And if you’d like special sneak peaks and updates sent to your inbox monthly, go ahead and subscribe to my newsletter. It’s going to be an awesome year! 😀 

2016 In Review

So 2016 eh? Not exactly the year many people are going to remember fondly. On the world stage there were a lot of shit moments, a lot of anger and hate and fear that led to war and violent attacks and devastation. But sometimes it is easy to let that overwhelm us, to lead us to despair and forget all the times we proved how wonderful humanity can be, how intelligent, adaptable and resourceful. How kind. It is exactly the same in life, I find. It is so easy to dwell upon the negative and forget good happened.

In 2016 I brought out a book. The Grave at Storm’s End, the end of the Vengeance Trilogy I have been working on all these years finally completed. After three years spent struggling with life’s challenges and with bouts of depression that made sitting down at the keyboard the hardest thing I had ever done, and three years waiting for cover art I thought would never come, it was finally there in my hand. Wow. Done. Finished. Over. The last anchor to an old self, an old pain, set adrift.

Phew!

In 2016 I also watched my beautiful baby boy grow into a toddler with all sorts of personality. He said Mama for the first time and just recently has taken his first steps.

I shared The Force Awakens and Back to the Future with my girls and spent many long hours playing Lego Indiana Jones with them which they find absolutely hilarious.

I wrote my first short story.

I broke out of my comfort zone to make the Storywork videos on youtube.

I sat on my first panels at a con and sold books to strangers.

I got to hear my characters come to life as the audiobook production started for Blood of Whisperers.

I even learned how to build a fire (no, I really didn’t know how before. I grew up with ducted heating. Getting warm meant pushing a button.)

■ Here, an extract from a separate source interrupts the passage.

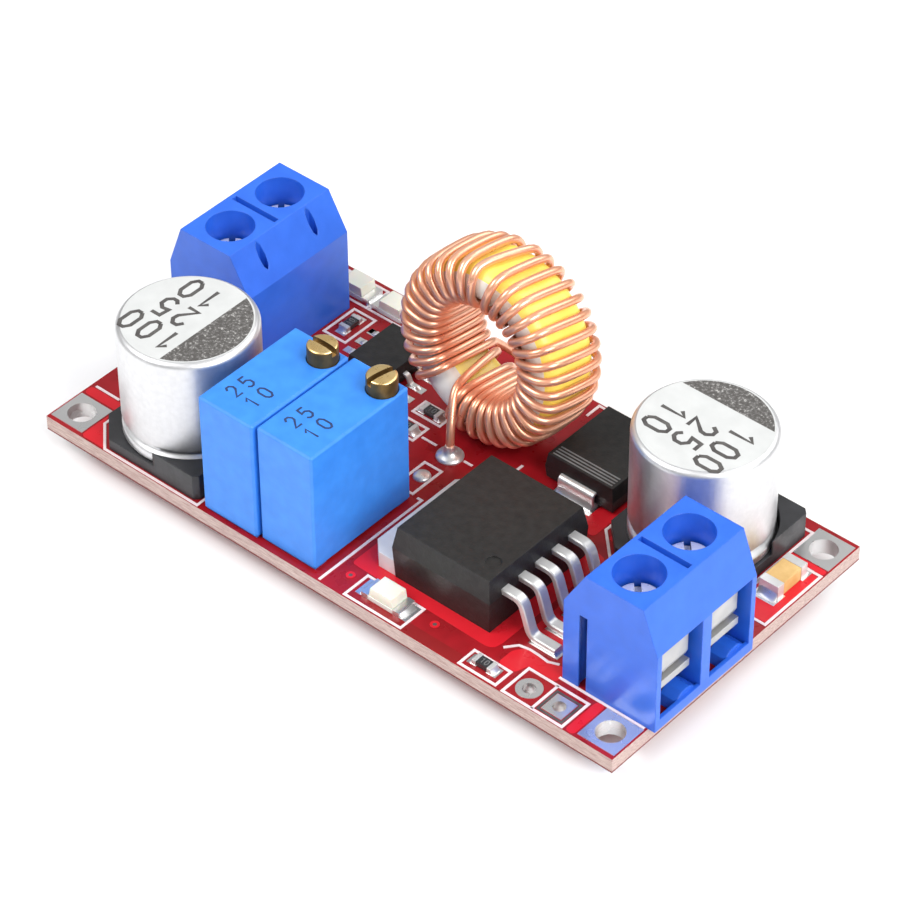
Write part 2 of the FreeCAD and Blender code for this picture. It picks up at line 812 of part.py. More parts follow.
def diode_body():
    body = drafted_body(diode_length, diode_width, diode_lead_thickness, diode_parting,
                        diode_height, diode_draft)
    return body.cut(Part.makeCompound(diode_terminals()))


# Amplifier, centred on its moulded body, with leads on both sides of X

def amplifier_leads():
    edge = amplifier_width / 2
    half = amplifier_lead_thickness / 2
    tip = amplifier_span / 2
    heel = tip - amplifier_lead_foot
    shoulder = (edge + heel) / 2
    route = [(edge - amplifier_lead_bury, amplifier_parting), (shoulder, amplifier_parting),
             (heel, half), (tip, half)]
    leads = []
    middle = (amplifier_leads_a_side - 1) / 2
    for k in range(amplifier_leads_a_side):
        y = (k - middle) * amplifier_pitch
        one = bent_strip(route, amplifier_lead_thickness, amplifier_lead_bend,
                         y - amplifier_lead_width / 2, y + amplifier_lead_width / 2)
        leads += [one, mirror_x(one)]
    return leads


def amplifier_body():
    body = drafted_body(amplifier_width, amplifier_length, amplifier_underside, amplifier_parting,
                        amplifier_height, amplifier_draft)
    return body.cut(Part.makeCompound(amplifier_leads()))


# Chip parts, centred on their footprint with the long side on X

def chip_ends(length, width, height):
    ends = []
    for side in (-1, 1):
        outer = side * length / 2
        inner = outer - side * length * chip_end_share
        skin = chip_end_skin
        shell = box(min(outer, inner), max(outer, inner), -width / 2, width / 2, 0, height)
        core = box(min(outer - side * skin, -outer), max(outer - side * skin, -outer),
                   -width / 2 + skin, width / 2 - skin, skin, height - skin)
        ends.append(shell.cut(core))
    return ends


def chip_core(length, width, height):
    skin = chip_end_skin
    return box(-length / 2 + skin, length / 2 - skin, -width / 2 + skin, width / 2 - skin,
               skin, height - skin)


def led_base():
    return box(-led_length / 2, led_length / 2, -led_width / 2, led_width / 2, 0, led_base_h)


def led_lens():
    half = led_lens_length / 2
    top = half - led_lens_slope
    side = led_width / 2 - led_lens_inset
    outline = [(-half, led_base_h), (half, led_base_h), (top, led_height), (-top, led_height)]
    return side_prism(outline, -side, side)


# Board with every hole that a pin, a stud or a header takes

def circuit_board():
    board = box(-board_end, board_end, -board_side, board_side, 0, board_top)
    for x in (-mount_x, mount_x):
        for y in (-mount_y, mount_y):
            board = board.cut(upright(x, y, 0, board_top, mount_hole_d))
    for x in (header_x, header_x + pin_pitch):
        board = board.cut(many_sided_hole(x, header_y, 0, board_top, header_hole_d))
    filled = [(x, y, terminal_hole_d, solder_sides) for x, y in terminal_pin_centres()]
    filled += [(x + PIN_X, y + row, trimmer_hole_d, solder_sides)
               for x, y in TRIMMERS.values() for row in trimmer_pin_rows()]
    filled += [(x, y, coil_hole_d, coil_dome_sides) for x, y in coil_pads.values()]
    for x, y, d, sides in filled:
        board = board.cut(many_sided([(d / 2, 0), (d / 2, board_top)], x, y, sides=sides))
    return board


def build():
    nodes = {"circuit_board": [circuit_board()]}
    for side, (x, y, turn) in TERMINALS.items():
        nodes[side + "_terminal_housing"] = [placed(terminal_housing(), x, y, turn=turn)]
        for v, pole in zip(poles, ("a", "b")):
            nodes[side + "_contact_" + pole] = [placed(terminal_contact(v), x, y, turn=turn)]
            nodes[side + "_clamp_screw_" + pole] = [placed(clamp_screw(v), x, y, turn=turn)]
            nodes[side + "_wire_guard_" + pole] = [placed(wire_guard(v), x, y, turn=turn)]
    for name, (x, y) in TRIMMERS.items():
        own = name + "_trimmer_"
        nodes[own + "housing"] = [placed(trimmer_housing(), x, y)]
        nodes[own + "screw"] = [placed(trimmer_adjuster(name), x, y)]
        nodes[own + "wheel"] = [placed(trimmer_wheel(), x, y)]
        nodes[own + "element"] = [placed(trimmer_element(), x, y)]
        nodes[own + "seal"] = [placed(trimmer_seal(), x, y)]
        nodes[own + "pins"] = [placed(trimmer_pin(row), x, y) for row in trimmer_pin_rows()]
    for side, turn in capacitor_turn.items():
        x = (board_end - capacitor_from_end[side]) * (1 if side == "output" else -1)
        y = capacitor_y[side]
        nodes[side + "_capacitor_can"] = [placed(capacitor_can(), x, y, turn=turn)]
        nodes[side + "_capacitor_base"] = [placed(capacitor_base(), x, y, turn=turn)]
        nodes[side + "_capacitor_leads"] = [placed(s, x, y, turn=turn) for s in capacitor_leads()]
    nodes["inductor_core"] = [inductor_core()]
    nodes["inductor_winding"] = [strand(wire_nodes(), wire_r, wire_sides)]
    nodes["regulator_body"] = [placed(regulator_body(), regulator_x, regulator_y)]
    nodes["regulator_tab"] = [placed(regulator_tab(), regulator_x, regulator_y)]
    nodes["regulator_leads"] = [placed(s, regulator_x, regulator_y) for s in regulator_leads()]
    nodes["diode_body"] = [placed(diode_body(), diode_x, diode_y, turn=90)]
    nodes["diode_terminals"] = [placed(s, diode_x, diode_y, turn=90) for s in diode_terminals()]
    nodes["amplifier_body"] = [placed(amplifier_body(), amplifier_x, amplifier_y)]
    nodes["amplifier_leads"] = [placed(s, amplifier_x, amplifier_y) for s in amplifier_leads()]
    nodes["led_bases"] = []
    for name, x in led_x.items():
        y = (board_side - led_from_side[name]) * (-1 if name == "front" else 1)
        nodes["led_bases"].append(placed(led_base(), x, y))
        nodes["led_lens_" + name] = [placed(led_lens(), x, y)]
    x = board_end - chip_capacitor_from_end
    y = chip_capacitor_y
    turn = chip_capacitor_turn
    nodes["chip_capacitor_body"] = [placed(chip_core(*chip_capacitor_size), x, y, turn=turn)]
    nodes["chip_capacitor_ends"] = [placed(s, x, y, turn=turn) for s in chip_ends(*chip_capacitor_size)]
    nodes["chip_resistor_bodies"] = []
    nodes["chip_resistor_ends"] = []
    for x, y, turn in chip_resistors.values():
        nodes["chip_resistor_bodies"].append(placed(chip_core(*chip_resistor_size), x, y, turn=turn))
        nodes["chip_resistor_ends"] += [placed(s, x, y, turn=turn) for s in chip_ends(*chip_resistor_size)]
    nodes["terminal_solder"] = terminal_solder()
    nodes["trimmer_solder"] = trimmer_solder()
    nodes["inductor_solder"] = inductor_solder()
    return nodes


os.makedirs("parts", exist_ok=True)
for node, solids in build().items():
    for solid in solids:
        if not solid.isValid() or solid.Volume <= 0:
            print("not a sound solid:", node)
    shape = solids[0] if len(solids) == 1 else Part.makeCompound(solids)
    shape.exportStep(os.path.join("parts", node + ".step"))
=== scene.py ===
import json
import math

import bmesh
import bpy
from mathutils import Matrix, Quaternion, Vector


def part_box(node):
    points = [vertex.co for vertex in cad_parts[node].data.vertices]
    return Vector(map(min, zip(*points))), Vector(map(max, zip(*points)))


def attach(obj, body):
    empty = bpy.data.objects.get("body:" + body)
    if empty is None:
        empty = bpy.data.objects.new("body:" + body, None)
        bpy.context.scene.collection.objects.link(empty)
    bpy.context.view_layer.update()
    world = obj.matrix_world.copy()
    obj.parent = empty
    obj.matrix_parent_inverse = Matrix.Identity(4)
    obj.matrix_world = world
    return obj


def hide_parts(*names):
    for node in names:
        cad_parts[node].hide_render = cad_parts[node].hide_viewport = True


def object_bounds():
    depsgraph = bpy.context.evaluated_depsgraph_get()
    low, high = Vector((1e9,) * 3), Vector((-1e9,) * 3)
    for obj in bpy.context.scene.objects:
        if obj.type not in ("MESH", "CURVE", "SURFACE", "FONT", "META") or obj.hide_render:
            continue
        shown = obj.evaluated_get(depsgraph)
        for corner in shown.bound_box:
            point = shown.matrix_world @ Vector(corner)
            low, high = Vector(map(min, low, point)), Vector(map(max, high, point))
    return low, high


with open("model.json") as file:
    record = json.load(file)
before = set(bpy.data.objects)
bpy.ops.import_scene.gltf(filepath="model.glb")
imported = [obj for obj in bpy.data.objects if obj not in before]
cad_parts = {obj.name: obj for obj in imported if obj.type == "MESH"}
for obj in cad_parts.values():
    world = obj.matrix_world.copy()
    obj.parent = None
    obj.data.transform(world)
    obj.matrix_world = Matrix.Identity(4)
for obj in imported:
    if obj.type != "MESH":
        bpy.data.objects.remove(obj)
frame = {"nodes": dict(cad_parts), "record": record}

# Step-down power module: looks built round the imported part.
# Origin under the middle of the board, +X to the output terminal, +Y across the board, +Z up.
# Shapes are written in millimetres and turned to metres when their mesh is made.

MM = 0.001
nodes = frame["nodes"]
cad_low, cad_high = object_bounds()

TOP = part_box("circuit_board")[1].z / MM
PIN_TIP = cad_low.z / MM

# How far thin layers rise from the face that they lie on, and how deep they start in it
MASK_RISE = 0.02
PAD_RISE = 0.035
PRINT_RISE = 0.045
THIN_INK = 0.006
INK = 0.008
THICK_INK = 0.012
SINK = 0.01


# Material building blocks

def new_material(name):
    material = bpy.data.materials.new(name)
    material.use_nodes = True
    tree = material.node_tree
    shader = tree.nodes["Principled BSDF"]
    return material, tree, shader


def noise(tree, scale, detail=2.0, roughness=0.5, stretch=None):
    """Soft noise on the object's own surface; scale is in waves a metre."""
    where = tree.nodes.new("ShaderNodeTexCoord").outputs["Object"]
    if stretch:
        mapping = tree.nodes.new("ShaderNodeMapping")
        mapping.inputs["Scale"].default_value = stretch
        tree.links.new(where, mapping.inputs["Vector"])
        where = mapping.outputs["Vector"]
    node = tree.nodes.new("ShaderNodeTexNoise")
    node.inputs["Scale"].default_value = scale
    node.inputs["Detail"].default_value = detail
    node.inputs["Roughness"].default_value = roughness
    tree.links.new(where, node.inputs["Vector"])
    return node.outputs["Fac"]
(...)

These things are all amazing. But once again I have reached the end of a year and feel as though I have failed. I have not achieved what I wished to achieve, nor done what I wished to do. I have not blogged as much as I wished and have completely fallen off much of social media. I have not put myself forward, not trusted myself or my skills, because I am afraid that I have no worth as a writer. That until I am someone I am no one. That I am not even worthy of a voice.

But today while the memorial posts to Carrie Fisher were swirling around (I cried, I really did, she was an amazing woman) I came across one of her quotes that I hadn’t seen before.

“Stay afraid, but do it anyway. What’s important is the action. You don’t have to wait to be confident. Just do it and eventually the confidence will follow.”

My mantra for next year.

 

Bye bye 2016.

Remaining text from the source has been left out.